Policy makers should realise that import taxes on inputs are also a tax on exports.
Weaker rupee is a better tool than Import Duties
To protect domestic manufacturers from cheap or dumped importers, a weaker rupee is a better policy instrument as it simultaneously discourages imports and incentivises exports in a non-discriminatory and transparent manner unlike opaque import duties and QCOs.
The recent roll back of 80 (out of 750) QCOs, mostly related to steel (55), chemicals (14) and non-ferrous metals (8) is therefore a good move to support much more value-adding downstream industries.
Suffocating compliance burden
Beyond input costs, compliance adds another layer of complexities hampering private investment. To curb tax evasion and promote formalisation, the government has been adding filing and reporting requirements which are well-intentioned. But that is leading to a compliance nightmare for all kinds of smaller business entities, many of them are part of the country’s formal sector, though with fewer employees than large corporations.
Despite the promise of one nation, one tax, businesses need state-wise GST registration. Thus, a firm must have a registered office in each state which would be costly for any small business operator. No wonder, MSMEs are losing market shares and that’s bound to affect India’s overall capex growth.
The Registrar of Companies (RoC) has made it really easy to register a company. But if someone wants to change its registered address from one state to another due to change in business dynamics, it’s too cumbersome. Because of that, a company may have a registered address in Maharashtra but its employees might be based in Bangalore (Karnataka) or even outside the country, say in the US where the client might be based.
In its latest directive, the Registrar of Companies (RoC) has instructed the director of a company to visit the company’s registered office and take a photograph of the premises. The photograph must clearly show the external building and the company’s name, along with the director appearing in the same frame. Additionally, the image must be geo-tagged using a specific mobile app before being uploaded on RoC website latest by 31st December when most people could be out on vacation.
Similarly, closing down a loss-making company even if it has no employee, except the owners-directors is extremely difficult. As micro, small and medium enterprises (MSMEs) tend to be more labour intensive than large corporations, the result is slower job-creation and this is bound to affect demand and in turn private capex.

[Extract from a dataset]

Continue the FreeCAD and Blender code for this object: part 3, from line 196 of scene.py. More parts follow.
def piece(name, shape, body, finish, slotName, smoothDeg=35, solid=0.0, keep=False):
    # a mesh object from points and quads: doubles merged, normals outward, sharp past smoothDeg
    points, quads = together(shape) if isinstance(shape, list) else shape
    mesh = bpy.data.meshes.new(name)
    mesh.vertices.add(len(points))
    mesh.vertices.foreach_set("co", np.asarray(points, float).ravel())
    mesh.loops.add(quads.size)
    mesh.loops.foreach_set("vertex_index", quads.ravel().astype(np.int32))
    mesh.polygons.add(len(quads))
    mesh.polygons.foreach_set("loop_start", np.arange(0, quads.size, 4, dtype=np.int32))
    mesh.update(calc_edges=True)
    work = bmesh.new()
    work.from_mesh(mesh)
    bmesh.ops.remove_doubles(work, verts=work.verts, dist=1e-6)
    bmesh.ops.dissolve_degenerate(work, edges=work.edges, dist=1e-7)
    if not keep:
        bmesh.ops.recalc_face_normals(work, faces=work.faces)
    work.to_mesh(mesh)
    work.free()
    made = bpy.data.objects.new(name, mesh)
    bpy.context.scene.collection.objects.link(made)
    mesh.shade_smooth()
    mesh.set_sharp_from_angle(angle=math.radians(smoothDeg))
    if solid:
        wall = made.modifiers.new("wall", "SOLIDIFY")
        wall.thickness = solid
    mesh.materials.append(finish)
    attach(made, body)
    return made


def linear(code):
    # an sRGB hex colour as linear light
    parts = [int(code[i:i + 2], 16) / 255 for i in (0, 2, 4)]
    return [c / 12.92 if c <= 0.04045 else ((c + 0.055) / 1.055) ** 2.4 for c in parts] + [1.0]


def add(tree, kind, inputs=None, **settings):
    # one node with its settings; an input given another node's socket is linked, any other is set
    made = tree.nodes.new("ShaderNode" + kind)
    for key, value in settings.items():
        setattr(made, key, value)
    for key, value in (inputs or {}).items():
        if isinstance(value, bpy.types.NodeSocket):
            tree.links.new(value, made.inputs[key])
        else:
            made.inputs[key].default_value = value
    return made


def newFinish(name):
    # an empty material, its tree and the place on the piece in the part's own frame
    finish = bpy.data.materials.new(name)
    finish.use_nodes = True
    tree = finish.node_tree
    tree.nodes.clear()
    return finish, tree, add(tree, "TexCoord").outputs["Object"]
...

RoC should act as a business facilitator and make registering, relocating from one state to another, and closing down operations easy to encourage entrepreneurship. Similarly, the GST Council should aim at cutting compliance burden to help private capex - one easy fix is an introduction of national GST registration.
Demand side issues
Inequality of income and wealth has always been a problem, but it has worsened between 2014 and 2024 as highlighted by World Inequality Report, 2026.
As the affluent households have lower marginal propensity to consume vis-a-vis poorer households, this is adversely affecting demand generation and in turn, private investment. Experts and economists opine that lowering interest rates will boost capex. However, despite RBI lowering benchmark interest rates by 125 basis point since February, private capex revival still remains uncertain. It’s worth mentioning that the cost of funds or interest rate is one, though important, of the many factors that determine private capex. But the ability to recover investments with reasonable profit is even more important and that underlines the significance of demand - so rate cuts won’t be enough. India had fastest private capex growth in the period 2003-07 when real interest rates were high.

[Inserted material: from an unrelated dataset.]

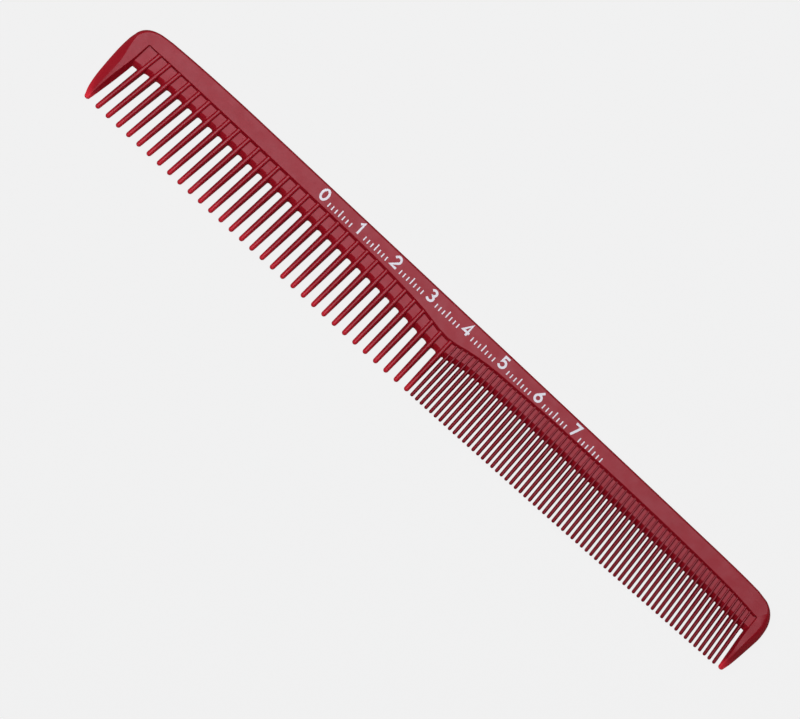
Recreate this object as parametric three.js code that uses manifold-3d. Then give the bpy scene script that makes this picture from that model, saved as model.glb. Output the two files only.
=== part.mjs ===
// A flat pocket styling comb with two tooth pitches: wide teeth on the -X half, fine teeth on the +X half.
// It lies flat. X runs along the comb, Y across it (back edge at +Y, tooth tips at -Y), and Z is its thickness.
// Every section is symmetric about the plane z = MID, and all lengths are in millimetres.
import * as THREE from "three";
import { mergeVertices } from "three/addons/utils/BufferGeometryUtils.js";
import Module from "manifold-3d";

const wasm = await Module();
wasm.setup();

// ---- Overall size ----
const THICKNESS = 4.0; // spine and end guards
const MID = THICKNESS / 2;
const BEVEL = 0.55; // rounding of the spine's long edges
const GAP = 0.02; // parting gap between neighbouring nodes

// ---- Teeth: every centre line runs through one far point, so the teeth fan out a little ----
const FAN_X = 2.0;
const FAN_Y = 610;
const COARSE = {
  count: 31,
  firstX: -83.7,
  pitch: 2.84,
  lineY: -8.3, // the line across the comb on which firstX and pitch are measured
  tipHalfWidth: 0.53,
  rootHalfWidth: 0.74,
  tipHalfThickness: 0.65,
  rootHalfThickness: 1.7,
  taperLength: 12,
};
const FINE = {
  count: 65,
  perBank: 5,
  firstX: 3.12,
  pitch: 1.2846,
  lineY: -5.84,
  tipHalfWidth: 0.315,
  rootHalfWidth: 0.4,
  tipHalfThickness: 0.5,
  rootHalfThickness: 1.5,
  taperLength: 9,
};

// ---- Tip line: y of the tooth tips, a shallow curve that shortens the teeth towards +X ----
const TIP_Y = -9.43;
const TIP_SLOPE = 0.02145;
const TIP_CURVE = 9.94e-5;

// ---- Web: the thinner strip that joins the teeth under the spine ----
const WEB_HALF_THICKNESS = 1.2;
const WEB_EDGE_HALF_THICKNESS = 0.35; // at the tops of the slots
const WEB_BEVEL_HEIGHT = 1.1;
const STATION_STEP = 2.0;

// ---- End guards: thick outer teeth, flat underneath as far as FLAT_TO_Y, then thinner to the tip ----
const FLAT_TO_Y = 0;
const GUARD_TAPER_POWER = 1.6;
const COARSE_GUARD = {
  rootY: 6.35,
  tipY: -10.54,
  tipHalfThickness: 0.7,
  outer: [[6.35, -88.36], [4.4, -88.74], [1.1, -88.9], [-3, -88.78], [-6.25, -88.52], [-9.0, -87.98], [-10, -87.55]],
  inner: [[6.35, -84.35], [1.9, -84.37], [-3.6, -85.08], [-9.0, -86.05], [-10, -86.25]],
};
const FINE_GUARD = {
  rootY: 6.15,
  tipY: -6.85,
  tipHalfThickness: 0.6,
  outer: [[6.15, 88.46], [3.55, 88.9], [0.3, 88.7], [-3, 88.38], [-5.4, 88.06], [-6.35, 87.8]],
  inner: [[6.15, 85.12], [1.9, 85.44], [-3, 86.12], [-5.4, 86.46], [-6.35, 86.6]],
};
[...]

The solution, therefore, is to boost employment and in turn consumer demand to incentivise private capex. What India needs now is an employment-linked incentive scheme, after recent rationalisation and reforms of labour laws to encourage private investment. Lowering GST was a positive step to boost consumer demand, but without ITC for items covered by 5%, it will not lower prices, needed to give a real demand boost to the Indian economy. For instance, hotel accommodation below Rs 7,500/night, applicable GST is 5% but without ITC.
To conclude, amid global trade uncertainties and the slow progress of the India-US trade deal, domestic demand must play a larger role in supporting private capex. This requires lower effective taxation on consumption to encourage private capex from the demand side. While reducing the cost of capital would help, easing the compliance burden—particularly for MSMEs—is essential to boost private capex from the supply side. The upcoming Union Budget 2026 presents a big opportunity to address these priorities.
(Views are personal, and do not represent the stance of this publication.)